Un peu de littérature que diable VI.

C'est reparti.

29. The Prestige, Christopher Priest
Comme la couverture le rappelle subtilement, c'est le livre qui est à l'origine du flim du même nom, que j'avais aimé pour plusieurs raisons. Il s'agit de la rivalité viscérale entre deux magiciens qui s'ingénient à détruire mutuellement leurs numéros, jusqu'à ce que l'un d'eux mette au point un numéro que personne n'explique. La rivalité prend alors des dimensions steampunkesques avec l'intervention de Tesla, et l'obsession de destruction mutuelle prend alors des proportions maladives. La fin est chouette aussi. Le livre est cependant en dessous du flim parce que Christian Bale ne peut pas jouer dans le livre.


30. Spin, Robert Charles Wilson
Revoilà de la bonne SF, mal desservie par son résumé: un jour, soudainement, la Terre est englobée dans une sorte de membrane opaque qui l'isole totalement du reste de l'univers. Si la couverture n'avait pas mentionné le gain d'un Hugo Award, comme le chef d'oeuvre Tous à Zanzibar de John Brunner, j'aurais passé mon chemin car l'idée de départ fait un peu ringard. Pourtant, la force du roman est dans les relations compliquées entre le narrateur et deux jumeaux qui sont comme le reste du monde obnubilés par ce qui arrive à la planète, et qui réagissent à l'opposé. Vers la fin du livre, le côté SF ressort par-dessus l'aspect psychologique qui domine l'histoire, avec entre autres la biologie évolutive d'entités froides vivant sur d'immenses distances dans l'espace.


31. La Confession d'un enfant du siècle, Alfred de Musset
Je crois que j'ai toujours cru avoir déjà lu Musset, alors que manifestement non. Ce roman témoigne, comme les oeuvres romanesques de Benjamin Constant (voir plus bas), que certaines époques se prêtent plus à des sentiments violents et compliqués, ou plus à les glorifier ou du moins à les exposer viscéralement. L'histoire, la passion (avec un P majuscule et un accent circonflexe sur le a) se bousculent en se mélangeant avec une certaine indifférence paradoxale.
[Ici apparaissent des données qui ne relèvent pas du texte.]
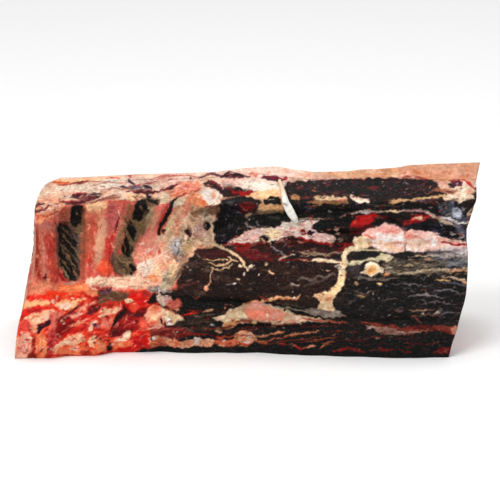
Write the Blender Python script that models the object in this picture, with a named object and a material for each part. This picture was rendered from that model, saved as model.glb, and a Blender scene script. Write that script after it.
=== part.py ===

On ressort de ce déchaînement un peu vidé, comme si on venait de perdre quelque chose.

32. As I lay dying, William Faulkner
Si j'avais compté sur Faulkner pour me remonter le moral, je me fourrais le doigt dans l'oeil. C'est un plongeon noir dans le calvaire cru d'une famille de paysans américains qui transportent le corps de la mère décédée dans une ville qui leur semble lointaine. Les rouages violents et rouillés des relations entre les personnages ressortent dans les non-dits, dans les postures, et cassent parfois. Les dernières pages donnent envie de donner des coups de poings à Faulkner et à son personnage du père.


33. Adolphe, Benjamin Constant
Benjamin Constant est un personnage que l'on retrouve un peu partout à son époque. Il arpente les salons, se mêle de politique. Et puis, aussi, il écrit, mais toujours de manière autobiographique. Il est très facile de l'imaginer, droit, dans les salons à la mode, déclamant ces lignes d'un air faussement modeste et ingénu à un parterre de femmes captivées. Rongé par l'ennui d'une vie bourgeoise et oisive, Constant se lance à l'aventure, parcourant l'Europe poussé uniquement par sa soif de conquêtes. Son existence n'est qu'une succession de passions violentes et obsessionnelles qui retombent instantanément une fois sa cible vaincue. C'est un éternel insatisfait, capable des emportements les plus passionnés et de la froideur la plus cruelle une fois ses objectifs atteints. Il n'y a pas forcément méchanceté, ni planification, on sent juste quelqu'un qui a le luxe de faire selon son bon vouloir, et qui le fait sans considération pour autrui. Ce narcissisme qui pointe à travers le livre est décrit avec une sincérité qui semble totale, presque dérangeante. On aimerait le détester, mais ce n'est pas si facile.